** BEGIN Information supplied **
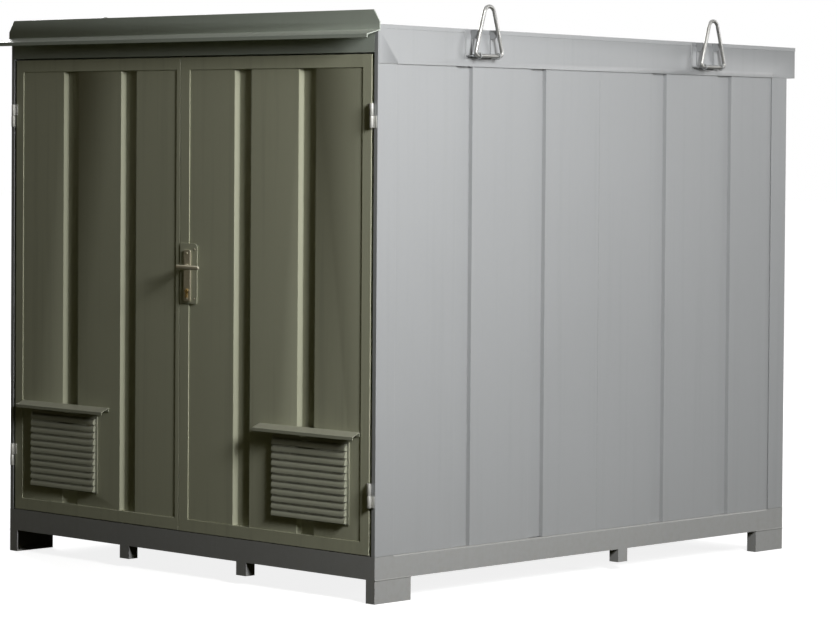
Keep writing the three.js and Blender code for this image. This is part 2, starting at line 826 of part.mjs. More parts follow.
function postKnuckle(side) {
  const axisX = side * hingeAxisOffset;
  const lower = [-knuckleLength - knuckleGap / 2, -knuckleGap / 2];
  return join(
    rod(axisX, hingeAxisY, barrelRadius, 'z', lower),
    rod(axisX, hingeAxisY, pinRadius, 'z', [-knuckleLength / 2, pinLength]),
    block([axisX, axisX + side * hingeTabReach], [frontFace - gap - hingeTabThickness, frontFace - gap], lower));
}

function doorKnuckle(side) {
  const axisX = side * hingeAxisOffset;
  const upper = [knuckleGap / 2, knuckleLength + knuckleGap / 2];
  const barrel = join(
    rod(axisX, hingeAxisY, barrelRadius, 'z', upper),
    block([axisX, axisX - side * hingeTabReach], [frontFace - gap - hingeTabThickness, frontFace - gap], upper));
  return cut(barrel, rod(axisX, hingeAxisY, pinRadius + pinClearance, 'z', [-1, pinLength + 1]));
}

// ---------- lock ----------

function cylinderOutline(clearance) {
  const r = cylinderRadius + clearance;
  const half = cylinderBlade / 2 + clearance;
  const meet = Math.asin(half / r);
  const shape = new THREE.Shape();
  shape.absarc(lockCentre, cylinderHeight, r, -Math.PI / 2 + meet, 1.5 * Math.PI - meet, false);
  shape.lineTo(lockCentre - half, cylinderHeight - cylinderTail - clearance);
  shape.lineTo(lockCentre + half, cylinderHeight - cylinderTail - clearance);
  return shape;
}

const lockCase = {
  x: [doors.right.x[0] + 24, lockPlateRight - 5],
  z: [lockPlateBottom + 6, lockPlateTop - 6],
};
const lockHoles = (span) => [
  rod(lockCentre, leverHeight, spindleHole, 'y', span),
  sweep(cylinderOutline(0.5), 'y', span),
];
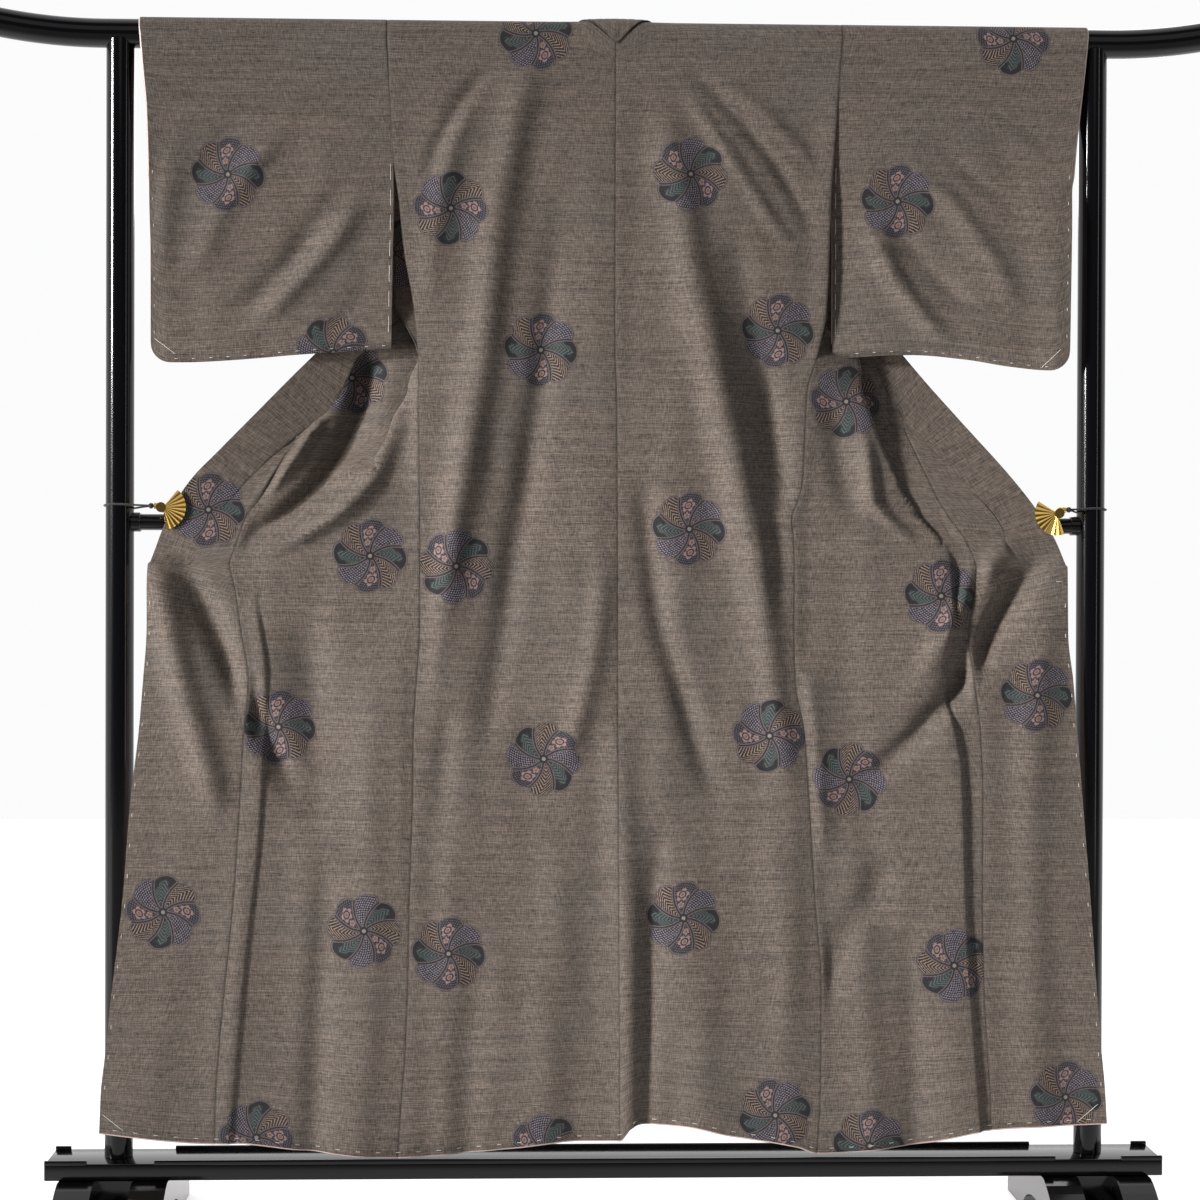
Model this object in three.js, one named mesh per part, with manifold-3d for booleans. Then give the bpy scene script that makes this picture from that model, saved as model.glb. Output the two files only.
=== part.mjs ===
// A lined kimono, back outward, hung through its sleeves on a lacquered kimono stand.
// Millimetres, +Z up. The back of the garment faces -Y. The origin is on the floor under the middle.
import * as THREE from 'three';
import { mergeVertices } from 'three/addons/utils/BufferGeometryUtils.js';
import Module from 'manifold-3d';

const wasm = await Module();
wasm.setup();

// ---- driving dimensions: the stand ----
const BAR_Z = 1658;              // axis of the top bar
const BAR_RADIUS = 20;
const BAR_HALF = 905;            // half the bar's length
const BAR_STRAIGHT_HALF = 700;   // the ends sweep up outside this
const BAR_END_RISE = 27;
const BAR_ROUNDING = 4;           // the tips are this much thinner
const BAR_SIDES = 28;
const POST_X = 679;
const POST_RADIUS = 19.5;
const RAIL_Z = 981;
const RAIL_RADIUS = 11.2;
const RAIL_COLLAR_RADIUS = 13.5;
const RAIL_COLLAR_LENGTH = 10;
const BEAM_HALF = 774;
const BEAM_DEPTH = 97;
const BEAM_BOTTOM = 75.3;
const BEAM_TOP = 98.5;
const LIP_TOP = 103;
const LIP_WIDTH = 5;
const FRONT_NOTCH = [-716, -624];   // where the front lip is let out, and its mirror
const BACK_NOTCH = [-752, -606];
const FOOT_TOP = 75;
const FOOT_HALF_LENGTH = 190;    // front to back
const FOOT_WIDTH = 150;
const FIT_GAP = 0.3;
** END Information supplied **
** BEGIN Information supplied **
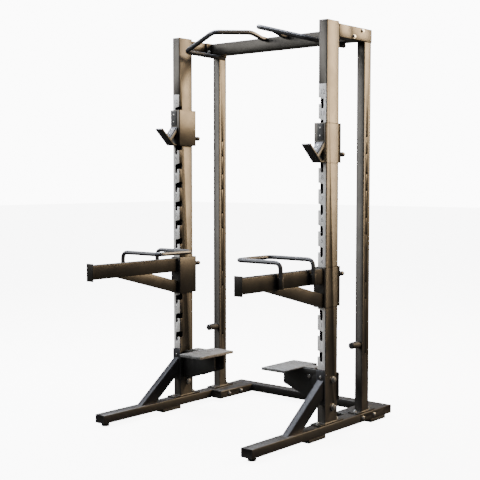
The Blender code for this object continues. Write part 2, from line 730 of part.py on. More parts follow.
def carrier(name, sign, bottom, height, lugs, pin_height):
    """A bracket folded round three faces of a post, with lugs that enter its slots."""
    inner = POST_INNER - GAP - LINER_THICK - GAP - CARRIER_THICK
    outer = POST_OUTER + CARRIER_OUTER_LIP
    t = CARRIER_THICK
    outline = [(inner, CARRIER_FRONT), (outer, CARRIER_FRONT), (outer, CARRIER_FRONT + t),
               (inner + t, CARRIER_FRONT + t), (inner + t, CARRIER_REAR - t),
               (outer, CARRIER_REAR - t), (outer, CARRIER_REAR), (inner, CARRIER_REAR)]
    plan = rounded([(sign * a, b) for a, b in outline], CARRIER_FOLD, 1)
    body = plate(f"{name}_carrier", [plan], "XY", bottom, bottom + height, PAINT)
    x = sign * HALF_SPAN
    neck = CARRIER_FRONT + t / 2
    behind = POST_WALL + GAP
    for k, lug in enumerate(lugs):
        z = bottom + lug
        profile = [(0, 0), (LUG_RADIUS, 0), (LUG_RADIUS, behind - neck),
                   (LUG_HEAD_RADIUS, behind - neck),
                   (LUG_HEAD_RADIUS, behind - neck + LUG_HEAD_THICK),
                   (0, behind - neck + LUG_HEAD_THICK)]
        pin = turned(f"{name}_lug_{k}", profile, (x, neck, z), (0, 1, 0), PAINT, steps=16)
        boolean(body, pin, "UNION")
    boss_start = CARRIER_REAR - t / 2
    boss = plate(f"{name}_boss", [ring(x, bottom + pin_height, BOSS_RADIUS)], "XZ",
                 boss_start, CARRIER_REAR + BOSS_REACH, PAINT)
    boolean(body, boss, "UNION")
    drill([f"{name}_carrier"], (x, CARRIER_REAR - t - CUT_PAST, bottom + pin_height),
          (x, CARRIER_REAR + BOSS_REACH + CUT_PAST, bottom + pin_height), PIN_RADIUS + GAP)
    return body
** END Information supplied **
### Requirement
Show every line of the listing in which the string "part" can be found.

### Full answer
Keep writing the three.js and Blender code for this image. This is part 2, starting at line 826 of part.mjs. More parts follow.
Model this object in three.js, one named mesh per part, with manifold-3d for booleans. Then give the bpy scene script that makes this picture from that model, saved as model.glb. Output the two files only.
=== part.mjs ===
The Blender code for this object continues. Write part 2, from line 730 of part.py on. More parts follow.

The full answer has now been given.